BEGIN Information given

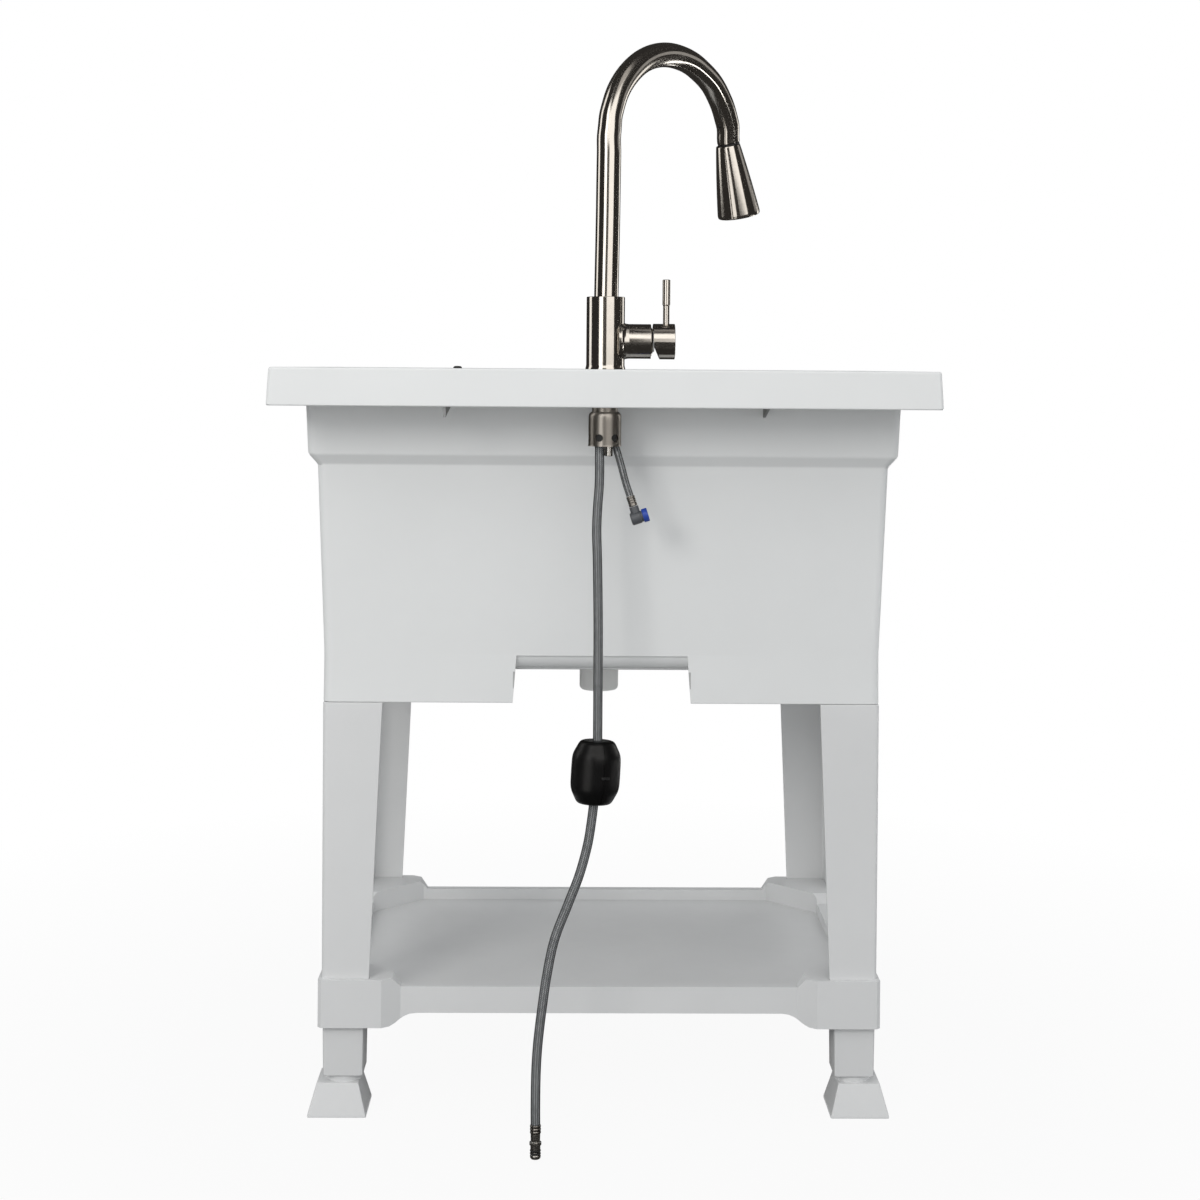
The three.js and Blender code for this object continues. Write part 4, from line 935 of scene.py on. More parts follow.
def angle_face(name, outer, width, wall, height, round_outside, round_inside):
    """An L-shaped face, with its outer corner as much nearer in Y as the stand is narrower there."""
    outer_y = outer - NARROWER
    piece = begin(
        name,
        bpy.ops.mesh.primitive_plane_add,
        size=wall * MM,
        location=millimetres(outer - wall / 2, outer_y - wall / 2, height),
    )
    pick(piece, "edges", lambda middle, edge: middle.x < outer - wall * 0.99)
    bpy.ops.mesh.extrude_region_move(TRANSFORM_OT_translate={"value": millimetres(wall - width, 0, 0)})
    pick(
        piece, "edges",
        lambda middle, edge: middle.y < outer_y - wall * 0.99 and middle.x > outer - wall,
    )
    bpy.ops.mesh.extrude_region_move(TRANSFORM_OT_translate={"value": millimetres(0, wall - width, 0)})
    pick(piece, "polygons", everything)
    bpy.ops.mesh.dissolve_limited(angle_limit=0.01)
    near = wall * 0.5
    for offset, segments, x, y in (
        (round_outside, 6, outer, outer_y),
        (round_inside, 5, outer - wall, outer_y - wall),
    ):
        pick(
            piece, "vertices",
            lambda middle, vertex: abs(middle.x - x) < near and abs(middle.y - y) < near,
        )
        bpy.ops.mesh.bevel(offset=offset * MM, segments=segments, affect="VERTICES")
    pick(
        piece, "vertices",
        lambda middle, vertex: min(middle.x - outer, middle.y - outer_y) < 0.1 - width,
    )
    bpy.ops.mesh.bevel(offset=0.8 * MM, segments=2, affect="VERTICES")
    return piece


def draw_up(piece, from_z, to_z, shift, outer, arm_now, arm_next):
    """Extrudes the top face to a new height, shifts it, and lengthens its two arms."""
    pick(
        piece, "polygons",
        lambda middle, face: abs(middle.z - from_z) < 0.1 and abs(face.normal.z) > 0.9,
    )
    bpy.ops.mesh.extrude_region_move(
        TRANSFORM_OT_translate={"value": millimetres(shift, shift, to_z - from_z)}
    )
    more = arm_now - arm_next
    if more:
        half_x = outer - arm_now / 2
        half_y = half_x - NARROWER
        pick(piece, "vertices", lambda middle, vertex: middle.z > to_z - 0.1 and middle.x < half_x)
        bpy.ops.transform.translate(value=millimetres(more, 0, 0))
        pick(piece, "vertices", lambda middle, vertex: middle.z > to_z - 0.1 and middle.y < half_y)
        bpy.ops.transform.translate(value=millimetres(0, more, 0))
    bpy.ops.object.mode_set(mode="OBJECT")


leg = angle_face("leg", 306.0, 51, 3.5, 122, 5, 3)
for step in (
    (122, 123, 0.0, 306, 51, 51), (123, 440, 0.7, 306, 51, 65),
    (440, 452.9, 0.0, 306.7, 65, 65.5), (452.9, 453.7, -0.6, 306.7, 65.5, 65),
):
    draw_up(leg, *step)
tongue = angle_face("tongue", 303.0, 60, 4.5, 424, 6, 4)
for step in (
    (424, 452, -0.3, 303, 60, 60), (452, 482.5, -0.4, 303, 60, 59), (482.5, 484, -0.7, 303, 59, 58),
):
    draw_up(tongue, *step)
put_together(leg, tongue)
tidy_normals(leg)
print("leg has", len(leg.data.polygons), "faces")

# %% Four legs
corners = {
    "rear_left": (-1, 1), "rear_right": (1, 1), "front_left": (-1, -1), "front_right": (1, -1),
}
for corner, (sign_x, sign_y) in corners.items():
    twin = mirrored(leg, f"leg_{corner}_moulding", sign_x, sign_y)
    set_in(twin, upright_at(0, TUB_Y))
    finished(twin, "sink", stand_resin, [f"leg_{corner}"], bevel=0.5, limit=50)
bpy.data.objects.remove(leg)

# %% [markdown]
# ## Shelf, extensions and feet
# The shelf is a tray between four sockets. Its CAD solid already has the true form, with its facets
# and pockets, so a copy of it is merged into one clean mesh and every hard edge is bevelled, as the
# mould's own radii would leave it. The square extensions and the sloping feet are treated the same.

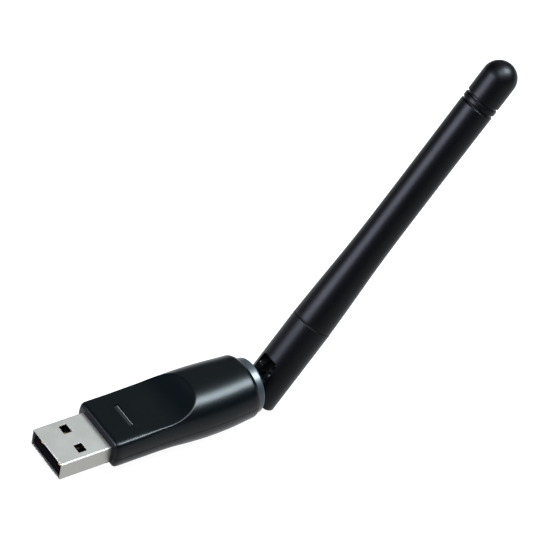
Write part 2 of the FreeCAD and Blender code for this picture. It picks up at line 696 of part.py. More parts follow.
def main():
    """Builds and writes every node."""
    os.makedirs("parts", exist_ok=True)
    upper, lower = make_shells()
    save("upper_shell", upper)
    save("lower_shell", lower)
    save("led_window", make_led_window())
    save("usb_plug_shell", make_plug_shell())
    save("plug_insulator", make_insulator())
    for name, y, start in CONTACTS:
        save(name, make_contact(y, start))
    save("circuit_board", make_board())
    for name, shape in make_board_parts().items():
        save(name, shape)
    save("swivel_base", make_swivel())
    save("coax_board_lead", make_board_lead())
    save("coax_cable", make_cable())
    save("hinge_pin_left", make_hinge_pin(1))
    save("hinge_pin_right", make_hinge_pin(-1))
    save("antenna_fork", lean(make_fork()))
    save("antenna_rod", lean(make_rod_tube()))
    save("antenna_cap", lean(make_cap()))
    save("dipole_sleeve", lean(make_sleeve()))
    save("radiating_wire", lean(make_wire()))
    save("wire_spacer", lean(make_spacer()))


main()
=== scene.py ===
import json
import math

import bmesh
import bpy
from mathutils import Matrix, Vector


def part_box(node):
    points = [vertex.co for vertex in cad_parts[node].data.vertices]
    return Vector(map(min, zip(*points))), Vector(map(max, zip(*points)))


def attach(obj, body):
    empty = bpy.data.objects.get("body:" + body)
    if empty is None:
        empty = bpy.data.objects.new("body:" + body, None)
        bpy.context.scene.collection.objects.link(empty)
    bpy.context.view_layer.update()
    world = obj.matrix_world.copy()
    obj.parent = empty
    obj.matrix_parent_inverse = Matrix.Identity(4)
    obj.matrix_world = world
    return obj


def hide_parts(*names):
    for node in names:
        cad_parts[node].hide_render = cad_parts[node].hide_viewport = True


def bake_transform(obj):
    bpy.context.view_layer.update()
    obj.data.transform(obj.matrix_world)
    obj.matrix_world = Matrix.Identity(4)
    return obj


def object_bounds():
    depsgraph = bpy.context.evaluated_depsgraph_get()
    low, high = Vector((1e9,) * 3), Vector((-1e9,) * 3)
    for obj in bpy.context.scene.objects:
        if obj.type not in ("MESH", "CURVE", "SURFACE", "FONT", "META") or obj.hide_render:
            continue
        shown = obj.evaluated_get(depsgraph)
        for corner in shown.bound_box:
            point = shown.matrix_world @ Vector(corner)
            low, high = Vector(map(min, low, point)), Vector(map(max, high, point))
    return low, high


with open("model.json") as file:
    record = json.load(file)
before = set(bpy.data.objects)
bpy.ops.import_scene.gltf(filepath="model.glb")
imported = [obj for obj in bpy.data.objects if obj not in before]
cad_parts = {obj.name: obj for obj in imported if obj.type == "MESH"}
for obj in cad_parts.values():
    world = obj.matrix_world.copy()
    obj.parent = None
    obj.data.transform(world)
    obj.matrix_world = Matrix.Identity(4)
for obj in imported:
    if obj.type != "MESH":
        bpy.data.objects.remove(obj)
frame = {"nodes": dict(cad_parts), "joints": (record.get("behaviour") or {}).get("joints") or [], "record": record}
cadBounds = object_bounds()
nodes = frame["nodes"]
mm = 0.001

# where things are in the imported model
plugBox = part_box("usb_plug_shell")
swivelJoint = next(j for j in frame["joints"] if j["name"] == "swivel")
tiltJoint = next(j for j in frame["joints"] if j["name"] == "tilt")
axisZ = swivelJoint["pos_m"][2] / mm
hingeX = tiltJoint["pos_m"][0] / mm
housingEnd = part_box("upper_shell")[1].x / mm
rodTilt = 57.0        # degrees that the rod leans up from the housing's axis at rest


# the housing's form, in millimetres
housing = {
    # along, half width, height, depth, roundness above, roundness below
    "stations": [
        (0.0, 7.3, 6.0, 5.4, 3.0, 2.2), (0.35, 7.75, 6.4, 5.8, 2.9, 2.15),
        (1.2, 8.0, 6.65, 6.0, 2.8, 2.1), (3.5, 8.0, 6.7, 6.05, 2.8, 2.1),
        (8.0, 8.0, 6.8, 6.15, 2.75, 2.1), (13.0, 8.0, 6.9, 6.3, 2.65, 2.1),
        (19.0, 8.15, 7.0, 6.55, 2.55, 2.15), (25.0, 8.3, 7.05, 6.8, 2.45, 2.25),
        (31.0, 8.15, 6.95, 6.95, 2.35, 2.2), (35.0, 7.85, 6.85, 7.0, 2.3, 2.1),
        (36.7, 7.66, 6.8, 7.0, 2.35, 2.1), (37.1, 7.62, 6.76, 7.0, 2.35, 2.1),
        (37.9, 7.45, 6.3, 6.92, 2.2, 2.1),
    ],
    "noseTop": 4.1, "noseBottom": 2.85, "crestTop": 7.0, "crestBottom": 6.65,
    "scoopStart": 13.8, "scoopEnd": 22.6, "frontEdge": 1.0,
    "ridge": (17, 95), "ridgeFrom": (7, 20), "ridgeBottom": 30,   # higher is crisper; where it sharpens
    "plugHole": (6.05, 2.3), "holeSquareness": 16, "boreRadius": 4.66,
    "seamGap": 0.07, "wall": 0.9, "easing": 0.09,
    "slot": (6.45, 0.6, 3.4),   # along, half width, half length
    "around": 240, "rows": [(1.0, 0.3, 61), (19.2, 0.12, 38), (24.0, 0.4, 33)],   # start, step, how many
    "rowGap": 0.05,
}


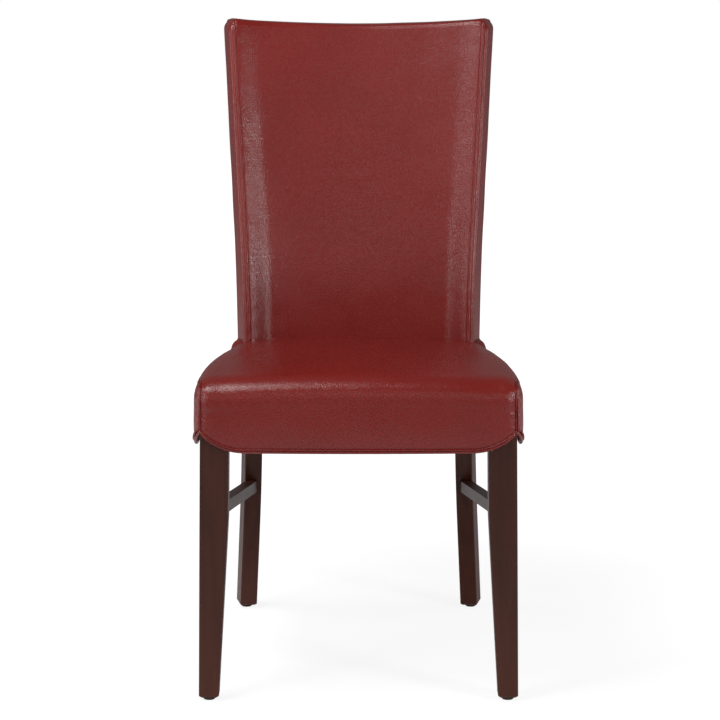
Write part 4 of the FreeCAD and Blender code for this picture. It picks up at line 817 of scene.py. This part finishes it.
# Plan places from the front middle round the right side to the rear middle
def seatOutline(inset):
    places = []
    for step in range(outlineSteps["front"]):
        x = cornerX * step / outlineSteps["front"]
        places.append(Vector((x, lineY(x) + inset, 0)))
    for step in range(outlineSteps["corner"]):
        turn = math.radians(90 * step / outlineSteps["corner"])
        aside = math.sin(turn) ** (2 / seat["cornerPower"])
        ahead = math.cos(turn) ** (2 / seat["cornerPower"])
        x = cornerX + (seat["sideReach"] - inset) * aside
        places.append(Vector((x, cornerY - (seat["frontReach"] - inset) * ahead, 0)))
    sideEnd = rearCorner.y - seat["rearCorner"]
    for step in range(outlineSteps["side"] + 1):
        y = cornerY + (sideEnd - cornerY) * step / outlineSteps["side"]
        places.append(Vector((sideX(y) - inset, y, 0)))
    start = places[-1]
    radius = rearSide - inset
    turned = roundBack(sideArc - seat["rearCorner"], radius + 0.0003)
    corner = roundBack(sideArc - inset, radius)
    for step in range(1, outlineSteps["turn"] + 1):
        share = step / outlineSteps["turn"]
        places.append(start * (1 - share) ** 2 + corner * 2 * share * (1 - share) + turned * share ** 2)
    for step in range(1, outlineSteps["rear"] + 1):
        across = (sideArc - seat["rearCorner"]) * (1 - step / outlineSteps["rear"])
        places.append(roundBack(across, rearRadius(seatBase) - inset))
    return places


# A polyline that is asked for places by distance
class Route:
    def __init__(self, places):
        self.places = places
        self.runs = [0]
        for before, after in zip(places, places[1:]):
            self.runs.append(self.runs[-1] + (after - before).length)
        self.length = self.runs[-1]

    def at(self, distance):
        distance = min(max(distance, 0), self.length)
        low, high = 0, len(self.runs) - 1
        while high - low > 1:
            middle = (low + high) // 2
            if self.runs[middle] <= distance:
                low = middle
            else:
                high = middle
        share = (distance - self.runs[low]) / (self.runs[high] - self.runs[low])
        return self.places[low].lerp(self.places[high], share)

    def heading(self, distance):
        return (self.at(distance + 0.001) - self.at(distance - 0.001)).normalized()

    def distanceWhere(self, test):
        for place, run in zip(self.places, self.runs):
            if test(place):
                return run
        return self.length


outline = Route(seatOutline(0))
frontSeamRun = outline.distanceWhere(lambda place: place.x >= boxingX)
rearSeamRun = outline.distanceWhere(
    lambda place: place.y > rearCorner.y and place.x < roundBack(seamArc, rearSide).x)
print("seat outline:", round(outline.length, 4), round(frontSeamRun, 4), round(rearSeamRun, 4))


# Height of the cover's lower edge above a plan place
def lowerEdge(place):
    nearSide = place.y - boxingY if place.y > boxingY else 0
    nearFront = boxingX - abs(place.x) if abs(place.x) < boxingX else 0
    if place.y > 0:
        return seatBase
    return seatBase + scallopLift(max(nearSide, nearFront))


# How far out from a roll's centre the seam crosses it
def seamShare(centre, foot):
    low, high = 0.2, 1
    if foot.x <= seamX(foot.y):
        return 1
    for step in range(18):
        middle = (low + high) / 2
        place = centre + (foot - centre) * middle
        if place.x > seamX(place.y):
            high = middle
        else:
            low = middle
    return high


# Across runs along the outline from the front seam, along from the top seam down to the edge
def seatBoxingPlace(across, along):
    foot = outline.at(across)
    heading = outline.heading(across)
    beside = smooth((foot.y - backStartY - seat["besideStart"]) / seat["besideRun"])
    roll = seat["rollHeight"] + (seat["shoulderHeight"] - seat["rollHeight"]) * beside
    centre = Vector((cornerX, cornerY, 0))
    if foot.y >= cornerY:
        reach = sideRoll(foot.y)
        reach = reach + (shoulder(foot.y) + 2 * seat["underBack"] - reach) * beside
        centre = foot + Vector((-heading.y, heading.x, 0)) * reach
    if foot.y > backStartY + seat["seamFrom"]:
        seam = 1 - (shoulder(foot.y) + seat["underBack"]) / reach
    else:
        seam = seamShare(centre, foot)
    start = math.asin(min(seam, 1) ** (seat["fullness"] / 2))
    wallTop = crownHeight(foot.x, foot.y) - roll
    low = lowerEdge(foot)
    rollLength = roll * (math.pi / 2 - start)
    share = min(max(along / 0.1, -0.01), 1.02)
    run = share * (rollLength + wallTop - low)
    if run < rollLength:
        out = math.sin(start + run / roll) ** (2 / seat["fullness"])
        rolled = centre + (foot - centre) * out
        rolled.z = crownHeight(rolled.x, rolled.y) - roll * rollFall(out)
    else:
        height = wallTop - (run - rollLength)
        rolled = foot + (foot - centre).normalized() * bulgeAt(height, wallTop)
        rolled.z = height
    return rolled


def seatBoxingRelief(across, along, point):
    soft = 0.0006 * unevenness(point, 0.07, 80)
    fromSeam = across - frontSeamRun
    high = hump(point.z - pucker["height"], 0.02)
    puckers = pucker["boxing"] * high * hump(fromSeam, pucker["seam"]) * math.sin(point.z / 0.0022)
    seam = seamRelief(along * 0.9) if point.y < backStartY else 0
    return soft + puckers + seam


besideRun = outline.distanceWhere(lambda place: place.y > backStartY + seat["besideStart"])
sideAcross = tucked(spread(frontSeamRun + 0.0003, rearSeamRun - 0.0002, 0.0045, 0.0008, 0.03,
                           [frontSeamRun, besideRun, rearSeamRun]))
sideAlong = tucked(spread(0.0002, 0.1, 0.0035, 0.0007, 0.012, [0, back["stitchInset"]]), atHigh=False)
sideAlong += [(0.1, seat["edgeTuck"]), (0.1, seat["edgeDepth"])]
build("seatSideBoxing", sideAcross, sideAlong, seatBoxingPlace, seatBoxingRelief, 1,
      ["seat_side_boxing_%s"], sides=(-1, 1))
print("seat boxings ready")

# The welt: a covered cord sewn under the cover's lower edge
welt = {"radius": 0.0027, "inset": 0.0008, "gap": 0.0003, "spacing": 0.0022, "sides": 14, "wobble": 0.035}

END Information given

▶ **Work instructions**
Take the listing above and repeat exactly the lines from the one containing "for name, y, start" through the one containing "bpy.context.scene.collection.objects.link(empty)", both included.

▶ **Full answer**
    for name, y, start in CONTACTS:
        save(name, make_contact(y, start))
    save("circuit_board", make_board())
    for name, shape in make_board_parts().items():
        save(name, shape)
    save("swivel_base", make_swivel())
    save("coax_board_lead", make_board_lead())
    save("coax_cable", make_cable())
    save("hinge_pin_left", make_hinge_pin(1))
    save("hinge_pin_right", make_hinge_pin(-1))
    save("antenna_fork", lean(make_fork()))
    save("antenna_rod", lean(make_rod_tube()))
    save("antenna_cap", lean(make_cap()))
    save("dipole_sleeve", lean(make_sleeve()))
    save("radiating_wire", lean(make_wire()))
    save("wire_spacer", lean(make_spacer()))


main()
=== scene.py ===
import json
import math

import bmesh
import bpy
from mathutils import Matrix, Vector


def part_box(node):
    points = [vertex.co for vertex in cad_parts[node].data.vertices]
    return Vector(map(min, zip(*points))), Vector(map(max, zip(*points)))


def attach(obj, body):
    empty = bpy.data.objects.get("body:" + body)
    if empty is None:
        empty = bpy.data.objects.new("body:" + body, None)
        bpy.context.scene.collection.objects.link(empty)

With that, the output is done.